◆ EXERCISE TASK
Write out each line beneath this one exactly as it reads.

◆ INPUT
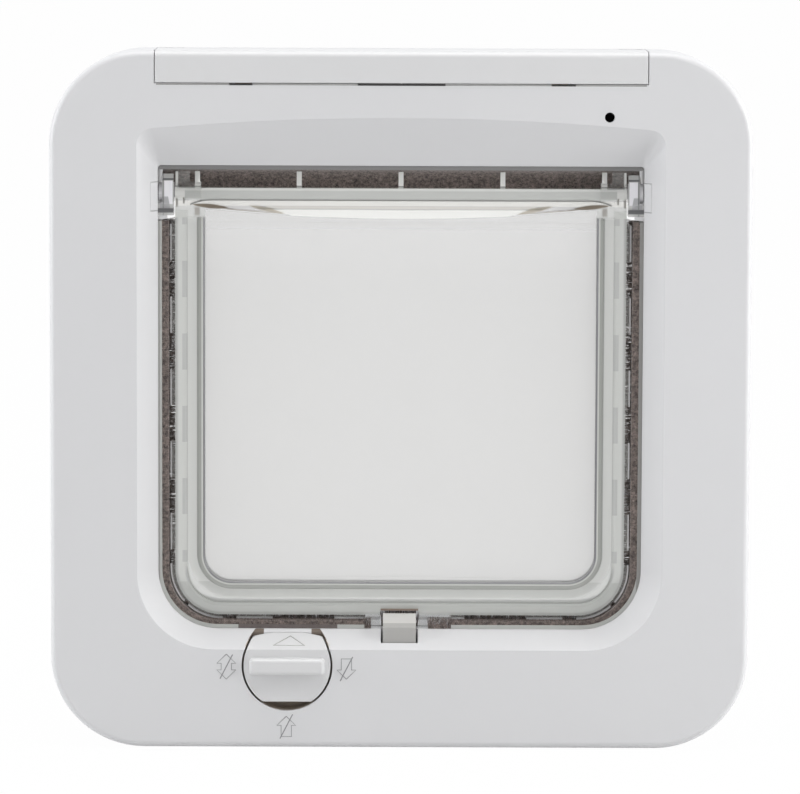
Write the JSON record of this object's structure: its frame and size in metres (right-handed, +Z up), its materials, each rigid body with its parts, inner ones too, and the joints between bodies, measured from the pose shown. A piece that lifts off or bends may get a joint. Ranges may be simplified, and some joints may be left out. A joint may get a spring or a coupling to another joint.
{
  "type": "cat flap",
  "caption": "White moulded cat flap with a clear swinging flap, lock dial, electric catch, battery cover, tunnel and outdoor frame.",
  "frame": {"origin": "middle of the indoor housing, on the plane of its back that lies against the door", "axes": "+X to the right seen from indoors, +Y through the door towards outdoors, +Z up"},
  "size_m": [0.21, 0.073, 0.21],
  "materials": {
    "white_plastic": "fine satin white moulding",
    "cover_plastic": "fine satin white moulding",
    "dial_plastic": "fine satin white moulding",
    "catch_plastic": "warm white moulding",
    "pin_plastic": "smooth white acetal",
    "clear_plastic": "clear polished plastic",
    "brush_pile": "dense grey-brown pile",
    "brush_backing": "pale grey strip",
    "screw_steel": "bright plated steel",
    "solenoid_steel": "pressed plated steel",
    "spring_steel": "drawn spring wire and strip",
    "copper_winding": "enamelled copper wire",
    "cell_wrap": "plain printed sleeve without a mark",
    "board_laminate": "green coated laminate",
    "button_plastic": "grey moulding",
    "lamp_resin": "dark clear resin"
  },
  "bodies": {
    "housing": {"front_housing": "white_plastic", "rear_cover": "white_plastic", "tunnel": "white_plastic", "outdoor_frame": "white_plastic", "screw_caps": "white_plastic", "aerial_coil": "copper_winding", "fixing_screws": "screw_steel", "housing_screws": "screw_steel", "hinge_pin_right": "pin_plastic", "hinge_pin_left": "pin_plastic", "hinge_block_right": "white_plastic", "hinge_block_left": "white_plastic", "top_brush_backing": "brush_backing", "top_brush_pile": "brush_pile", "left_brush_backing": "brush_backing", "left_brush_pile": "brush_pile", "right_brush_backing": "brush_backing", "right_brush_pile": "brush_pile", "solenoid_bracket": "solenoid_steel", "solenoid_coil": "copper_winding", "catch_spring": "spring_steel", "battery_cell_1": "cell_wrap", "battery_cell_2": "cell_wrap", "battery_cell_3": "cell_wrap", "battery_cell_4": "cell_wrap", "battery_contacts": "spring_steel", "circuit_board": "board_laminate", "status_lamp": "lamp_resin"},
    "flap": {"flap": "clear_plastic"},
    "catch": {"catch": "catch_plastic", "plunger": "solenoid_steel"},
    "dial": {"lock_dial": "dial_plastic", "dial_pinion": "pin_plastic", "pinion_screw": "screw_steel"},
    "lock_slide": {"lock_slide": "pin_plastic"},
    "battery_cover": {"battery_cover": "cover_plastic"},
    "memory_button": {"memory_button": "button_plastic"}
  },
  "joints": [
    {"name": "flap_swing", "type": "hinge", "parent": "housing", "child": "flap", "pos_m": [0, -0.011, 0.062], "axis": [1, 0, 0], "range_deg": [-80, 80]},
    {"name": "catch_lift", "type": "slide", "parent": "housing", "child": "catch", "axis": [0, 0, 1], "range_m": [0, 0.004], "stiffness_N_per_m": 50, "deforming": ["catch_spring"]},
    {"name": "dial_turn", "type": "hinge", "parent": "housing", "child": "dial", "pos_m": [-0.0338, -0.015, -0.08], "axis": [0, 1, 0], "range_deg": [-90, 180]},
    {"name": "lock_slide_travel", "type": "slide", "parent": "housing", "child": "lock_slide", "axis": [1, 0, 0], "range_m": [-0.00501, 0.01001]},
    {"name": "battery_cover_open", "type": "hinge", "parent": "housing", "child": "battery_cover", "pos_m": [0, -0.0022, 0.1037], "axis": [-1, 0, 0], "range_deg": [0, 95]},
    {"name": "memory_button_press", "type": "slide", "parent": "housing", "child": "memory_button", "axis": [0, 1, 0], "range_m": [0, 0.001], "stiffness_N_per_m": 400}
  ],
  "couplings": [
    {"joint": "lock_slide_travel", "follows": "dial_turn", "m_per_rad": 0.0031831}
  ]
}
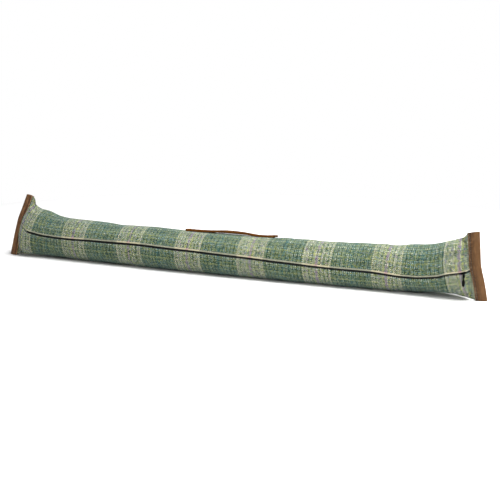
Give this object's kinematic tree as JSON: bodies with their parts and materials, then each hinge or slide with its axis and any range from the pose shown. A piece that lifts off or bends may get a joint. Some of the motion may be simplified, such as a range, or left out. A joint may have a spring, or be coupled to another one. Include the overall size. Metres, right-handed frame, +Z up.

◆ WORKED ANSWER
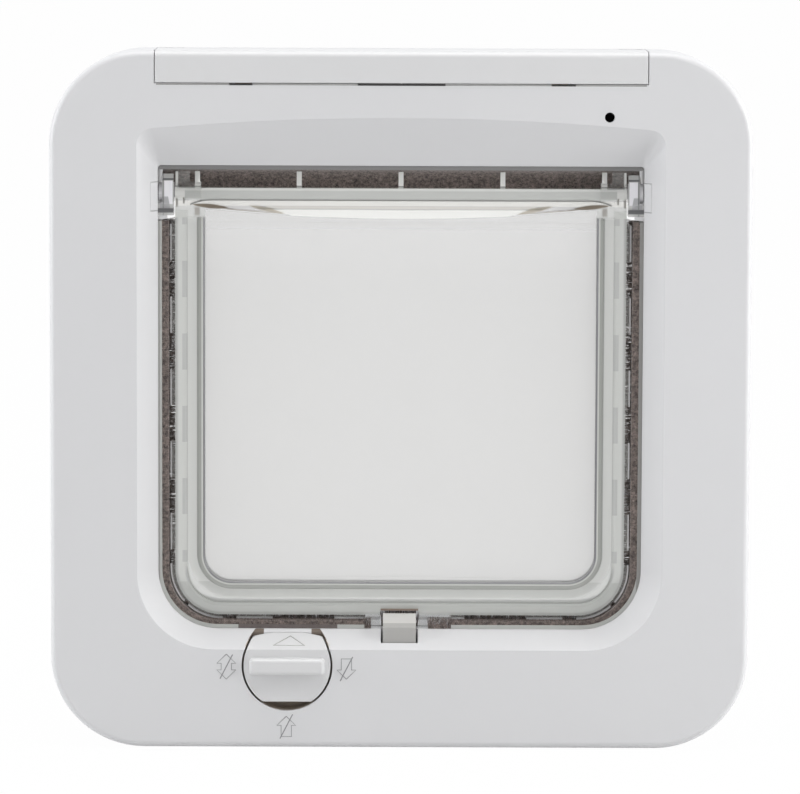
Write the JSON record of this object's structure: its frame and size in metres (right-handed, +Z up), its materials, each rigid body with its parts, inner ones too, and the joints between bodies, measured from the pose shown. A piece that lifts off or bends may get a joint. Ranges may be simplified, and some joints may be left out. A joint may get a spring or a coupling to another joint.
{
  "type": "cat flap",
  "caption": "White moulded cat flap with a clear swinging flap, lock dial, electric catch, battery cover, tunnel and outdoor frame.",
  "frame": {"origin": "middle of the indoor housing, on the plane of its back that lies against the door", "axes": "+X to the right seen from indoors, +Y through the door towards outdoors, +Z up"},
  "size_m": [0.21, 0.073, 0.21],
  "materials": {
    "white_plastic": "fine satin white moulding",
    "cover_plastic": "fine satin white moulding",
    "dial_plastic": "fine satin white moulding",
    "catch_plastic": "warm white moulding",
    "pin_plastic": "smooth white acetal",
    "clear_plastic": "clear polished plastic",
    "brush_pile": "dense grey-brown pile",
    "brush_backing": "pale grey strip",
    "screw_steel": "bright plated steel",
    "solenoid_steel": "pressed plated steel",
    "spring_steel": "drawn spring wire and strip",
    "copper_winding": "enamelled copper wire",
    "cell_wrap": "plain printed sleeve without a mark",
    "board_laminate": "green coated laminate",
    "button_plastic": "grey moulding",
    "lamp_resin": "dark clear resin"
  },
  "bodies": {
    "housing": {"front_housing": "white_plastic", "rear_cover": "white_plastic", "tunnel": "white_plastic", "outdoor_frame": "white_plastic", "screw_caps": "white_plastic", "aerial_coil": "copper_winding", "fixing_screws": "screw_steel", "housing_screws": "screw_steel", "hinge_pin_right": "pin_plastic", "hinge_pin_left": "pin_plastic", "hinge_block_right": "white_plastic", "hinge_block_left": "white_plastic", "top_brush_backing": "brush_backing", "top_brush_pile": "brush_pile", "left_brush_backing": "brush_backing", "left_brush_pile": "brush_pile", "right_brush_backing": "brush_backing", "right_brush_pile": "brush_pile", "solenoid_bracket": "solenoid_steel", "solenoid_coil": "copper_winding", "catch_spring": "spring_steel", "battery_cell_1": "cell_wrap", "battery_cell_2": "cell_wrap", "battery_cell_3": "cell_wrap", "battery_cell_4": "cell_wrap", "battery_contacts": "spring_steel", "circuit_board": "board_laminate", "status_lamp": "lamp_resin"},
    "flap": {"flap": "clear_plastic"},
    "catch": {"catch": "catch_plastic", "plunger": "solenoid_steel"},
    "dial": {"lock_dial": "dial_plastic", "dial_pinion": "pin_plastic", "pinion_screw": "screw_steel"},
    "lock_slide": {"lock_slide": "pin_plastic"},
    "battery_cover": {"battery_cover": "cover_plastic"},
    "memory_button": {"memory_button": "button_plastic"}
  },
  "joints": [
    {"name": "flap_swing", "type": "hinge", "parent": "housing", "child": "flap", "pos_m": [0, -0.011, 0.062], "axis": [1, 0, 0], "range_deg": [-80, 80]},
    {"name": "catch_lift", "type": "slide", "parent": "housing", "child": "catch", "axis": [0, 0, 1], "range_m": [0, 0.004], "stiffness_N_per_m": 50, "deforming": ["catch_spring"]},
    {"name": "dial_turn", "type": "hinge", "parent": "housing", "child": "dial", "pos_m": [-0.0338, -0.015, -0.08], "axis": [0, 1, 0], "range_deg": [-90, 180]},
    {"name": "lock_slide_travel", "type": "slide", "parent": "housing", "child": "lock_slide", "axis": [1, 0, 0], "range_m": [-0.00501, 0.01001]},
    {"name": "battery_cover_open", "type": "hinge", "parent": "housing", "child": "battery_cover", "pos_m": [0, -0.0022, 0.1037], "axis": [-1, 0, 0], "range_deg": [0, 95]},
    {"name": "memory_button_press", "type": "slide", "parent": "housing", "child": "memory_button", "axis": [0, 1, 0], "range_m": [0, 0.001], "stiffness_N_per_m": 400}
  ],
  "couplings": [
    {"joint": "lock_slide_travel", "follows": "dial_turn", "m_per_rad": 0.0031831}
  ]
}
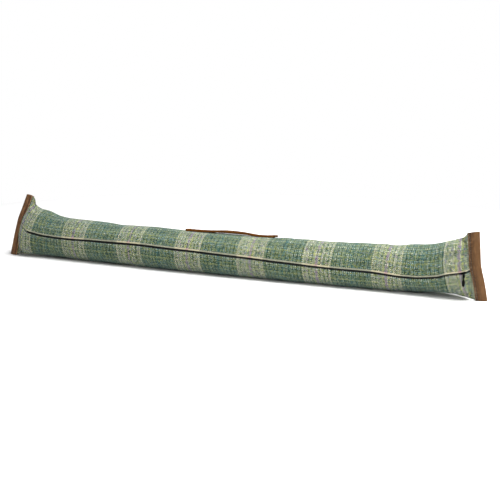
Give this object's kinematic tree as JSON: bodies with their parts and materials, then each hinge or slide with its axis and any range from the pose shown. A piece that lifts off or bends may get a joint. Some of the motion may be simplified, such as a range, or left out. A joint may have a spring, or be coupled to another one. Include the overall size. Metres, right-handed frame, +Z up.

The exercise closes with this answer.